3. Women writers who rewrite history in their own language and in their own way
: focusing on A War of Memories, My Embodied Memory, Born, Unborn and Born again, and The Flesh-Witness

The program talks about the attempts of women writers to weave personal history into public history through the recent works of Bora Lee-Kil and Kyuri Jeon, the participating artists. The two writers recently attempted to connect the historical events of Korean modern and contemporary history with their bodies, memories, and family histories in their several works, A War of Memories(Bora Lee-Kil, 2018) and Born, Unborn and Born again(Kyuri Jeon, 2020). Kyuri Jeon’s Born, Unborn and Born again and Bora Lee-Kil’s My Embodied Memory are the works to look back on the existing history by extending the right to bodily integrity to reproductive rights. Besides, Bora Lee-Kil’s A War of Memories and Kyuri Jeon’s The Flesh-Witness reinterpret and rewrite history from a non-male perspective and ask a question about public memory. This program listens to their attempts, meanings, and extensibility through a talk with Film Critic HyeYoung Cho.


  • Moderator: HyeYoung Cho(Film Critic)
  • Panels: Bora Lee-Kil, Kyuri Jeon(Participating artists)
  • Place: Online ZOOM
  • Date: Friday, 29 October, 19:00-21:00

HyeYoung Cho has been working on exploring image culture from a minority perspective. She is interested in feminist and queer film criticism and the relationship between labor and the aspects of images produced on digital platforms. In addition, she pays attention to performative images that cross the border between fiction and documentary and narratives and play of cinematic games. She has been working on planning a project and doing research about these interests. Currently, she is a member of ‘#project38’.



4. The body where art and politics cross
: About body ownership, bodily integrity, and the movement to legalize tattooing

In September 2021, Alexandria Ocasio-Cortez, the representative from New York, wore a dress emblazoned with the words ‘Tax the Rich’ at the Met Gala. Then she chanted a political message that the rich should be taxed. In June 2021, lawmaker Ho-jeong Ryu wore a purple dress showing tattoos on her back and held a press conference in South Korea calling for legalizing the tattoo industry. It combined with misogyny toward young female politicians and caused great controversy. Choosing and behavior about what to engrave on the body, how to wear clothes, and how to present oneself to others are cultural, artistic, and political acts at the same time.

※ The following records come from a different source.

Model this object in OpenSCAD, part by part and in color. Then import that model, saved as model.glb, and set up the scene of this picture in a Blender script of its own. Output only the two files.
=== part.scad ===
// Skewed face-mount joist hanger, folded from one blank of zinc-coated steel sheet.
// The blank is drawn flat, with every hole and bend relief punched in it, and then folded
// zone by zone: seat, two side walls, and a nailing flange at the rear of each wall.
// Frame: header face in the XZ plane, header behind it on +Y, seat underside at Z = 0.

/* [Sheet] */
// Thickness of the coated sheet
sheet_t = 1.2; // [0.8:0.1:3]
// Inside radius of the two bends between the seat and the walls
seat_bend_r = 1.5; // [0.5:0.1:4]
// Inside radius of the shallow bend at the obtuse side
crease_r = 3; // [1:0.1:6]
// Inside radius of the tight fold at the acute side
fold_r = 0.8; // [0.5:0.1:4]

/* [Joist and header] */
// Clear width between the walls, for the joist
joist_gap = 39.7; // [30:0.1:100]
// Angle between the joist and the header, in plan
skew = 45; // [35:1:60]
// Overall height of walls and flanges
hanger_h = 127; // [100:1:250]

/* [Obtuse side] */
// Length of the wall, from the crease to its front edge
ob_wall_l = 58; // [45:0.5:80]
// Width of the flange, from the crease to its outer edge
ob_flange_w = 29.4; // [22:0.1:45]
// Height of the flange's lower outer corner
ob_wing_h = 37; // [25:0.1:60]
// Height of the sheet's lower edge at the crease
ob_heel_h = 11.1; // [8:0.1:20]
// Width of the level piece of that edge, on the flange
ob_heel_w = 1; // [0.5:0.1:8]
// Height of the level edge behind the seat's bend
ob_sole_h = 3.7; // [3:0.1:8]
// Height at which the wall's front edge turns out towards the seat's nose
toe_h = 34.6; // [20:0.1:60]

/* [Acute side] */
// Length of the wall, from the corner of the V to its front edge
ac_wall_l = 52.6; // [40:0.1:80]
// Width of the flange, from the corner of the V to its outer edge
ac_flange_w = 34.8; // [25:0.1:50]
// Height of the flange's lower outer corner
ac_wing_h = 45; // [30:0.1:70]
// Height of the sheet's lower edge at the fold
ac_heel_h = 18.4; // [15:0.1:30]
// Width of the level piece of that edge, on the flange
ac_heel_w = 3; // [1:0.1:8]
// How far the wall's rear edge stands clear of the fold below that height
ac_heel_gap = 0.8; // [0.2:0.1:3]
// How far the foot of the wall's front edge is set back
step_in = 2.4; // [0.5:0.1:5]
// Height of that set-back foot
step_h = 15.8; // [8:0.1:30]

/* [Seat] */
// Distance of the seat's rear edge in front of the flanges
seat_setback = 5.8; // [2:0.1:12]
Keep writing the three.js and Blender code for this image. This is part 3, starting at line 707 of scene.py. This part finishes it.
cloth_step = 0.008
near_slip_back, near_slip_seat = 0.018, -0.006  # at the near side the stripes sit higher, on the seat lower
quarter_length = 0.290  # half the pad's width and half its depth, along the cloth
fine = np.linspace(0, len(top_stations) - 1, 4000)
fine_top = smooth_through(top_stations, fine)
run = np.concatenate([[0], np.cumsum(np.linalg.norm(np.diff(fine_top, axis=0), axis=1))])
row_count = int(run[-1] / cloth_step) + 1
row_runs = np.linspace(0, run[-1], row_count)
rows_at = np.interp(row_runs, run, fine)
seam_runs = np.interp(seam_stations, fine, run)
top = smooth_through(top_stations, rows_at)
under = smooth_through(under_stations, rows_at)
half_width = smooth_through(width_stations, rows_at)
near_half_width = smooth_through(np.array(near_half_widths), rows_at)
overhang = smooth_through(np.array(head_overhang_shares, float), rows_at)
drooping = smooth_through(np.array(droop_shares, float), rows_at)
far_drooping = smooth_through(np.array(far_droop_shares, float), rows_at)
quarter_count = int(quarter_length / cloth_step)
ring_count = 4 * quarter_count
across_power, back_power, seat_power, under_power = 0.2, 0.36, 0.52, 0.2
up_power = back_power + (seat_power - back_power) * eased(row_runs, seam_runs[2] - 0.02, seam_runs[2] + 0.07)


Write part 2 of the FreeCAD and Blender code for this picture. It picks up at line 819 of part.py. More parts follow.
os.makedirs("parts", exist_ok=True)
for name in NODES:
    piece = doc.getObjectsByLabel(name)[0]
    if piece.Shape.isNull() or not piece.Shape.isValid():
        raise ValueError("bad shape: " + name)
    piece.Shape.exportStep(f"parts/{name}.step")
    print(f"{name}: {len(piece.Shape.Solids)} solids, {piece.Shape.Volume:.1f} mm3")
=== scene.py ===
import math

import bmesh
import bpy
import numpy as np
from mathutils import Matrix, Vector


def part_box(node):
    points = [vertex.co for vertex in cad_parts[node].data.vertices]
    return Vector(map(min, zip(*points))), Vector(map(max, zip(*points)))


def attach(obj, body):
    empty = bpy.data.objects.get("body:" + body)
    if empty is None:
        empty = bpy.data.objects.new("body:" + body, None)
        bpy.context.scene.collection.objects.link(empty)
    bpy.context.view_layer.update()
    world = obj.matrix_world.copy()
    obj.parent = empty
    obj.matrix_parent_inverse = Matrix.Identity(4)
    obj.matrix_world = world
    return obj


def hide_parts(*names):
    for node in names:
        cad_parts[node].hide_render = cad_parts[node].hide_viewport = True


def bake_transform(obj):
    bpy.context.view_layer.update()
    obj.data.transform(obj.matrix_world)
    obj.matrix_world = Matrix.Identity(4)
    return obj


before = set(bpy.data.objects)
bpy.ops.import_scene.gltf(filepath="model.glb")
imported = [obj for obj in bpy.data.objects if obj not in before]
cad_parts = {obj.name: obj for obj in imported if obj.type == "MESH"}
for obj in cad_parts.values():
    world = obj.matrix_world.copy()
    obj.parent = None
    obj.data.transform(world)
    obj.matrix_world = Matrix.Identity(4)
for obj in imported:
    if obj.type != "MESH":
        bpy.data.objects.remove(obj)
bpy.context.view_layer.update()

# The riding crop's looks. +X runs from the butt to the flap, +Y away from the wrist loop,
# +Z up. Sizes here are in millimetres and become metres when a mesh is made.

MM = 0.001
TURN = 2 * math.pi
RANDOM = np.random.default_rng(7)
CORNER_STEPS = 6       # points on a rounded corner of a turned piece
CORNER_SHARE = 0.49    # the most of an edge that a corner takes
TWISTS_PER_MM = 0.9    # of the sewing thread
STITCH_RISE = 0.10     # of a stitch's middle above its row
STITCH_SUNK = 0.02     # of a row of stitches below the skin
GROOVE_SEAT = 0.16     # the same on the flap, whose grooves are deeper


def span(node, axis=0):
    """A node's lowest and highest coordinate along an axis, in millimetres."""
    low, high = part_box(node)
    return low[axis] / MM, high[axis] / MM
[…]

She pointed out the problems of the system that regulates an individual body and fair labor. She also chose to call for legalizing tattooing and pronounce it in an artistic way as a politician. Doy (Do-yoon Kim) is a tattooist and the director of the Tattoo Union, which belongs to the chemical fiber and food union of the Korean Confederation of Trade Union. He questions stereotypes about tattoos and explains how unionizing as a worker leads to a revolution through the movement to legalize the tattoo industry.

Ragyeom Kang is an artist, a tattooist, and also a participating artist in the exhibition. She talks about the declarative meaning of engraving something on the body and shares experiences of practicing tattooing as a method of art. This is also an act that is sensibly connected to her work to break the oppression of gender stereotypes. We hear about bodily integrity and body ownership that art and politics cross from conversations with these three people. Moreover, we also talk about an act more artistic than the art itself and the meaning of artistic action in a place that requires political solidarity.


  • Moderator: Hwayong Kim(The director of the exhibition)
  • Panels: Ho-jeong Ryu(Lawmaker of the Justice Party), Doy Do-yoon Kim(tattooist and the director of the Tattoo Union at the chemical fiber and food union of the Korean Confederation of Trade Union)
  • Place: Online ZOOM
  • Date: Monday, 1 November, 19:00-21:00

Ho-jeong Ryu was born in Changwon. She majored in sociology and worked in the IT industry. Her passion for the labor movement led her to work for the Confederation of Trade Unions. She decided to go into labor politics and ran for the Justice Party proportional representative parliamentary contest in 2020, where she won first place. Currently, she is the 21st member of the National Assembly, the member of the Trade, Industry and Energy Committee, and Special Committee on Ethics.

Tattooist Doy (Do-yoon Kim) is a culture and art worker who chose the human body as a medium for artistic expression. He created and worked with the ‘Tattoo Union’ for tattooists' labor rights.





Related Exhibition

Pre-research materials, publications related to the exhibition theme, a zine linked to the works of participating artists, etc., are presented. Visitors can see these at Boan 1942 Boan Bookstore (the second floor of the new building), where the exhibition is held.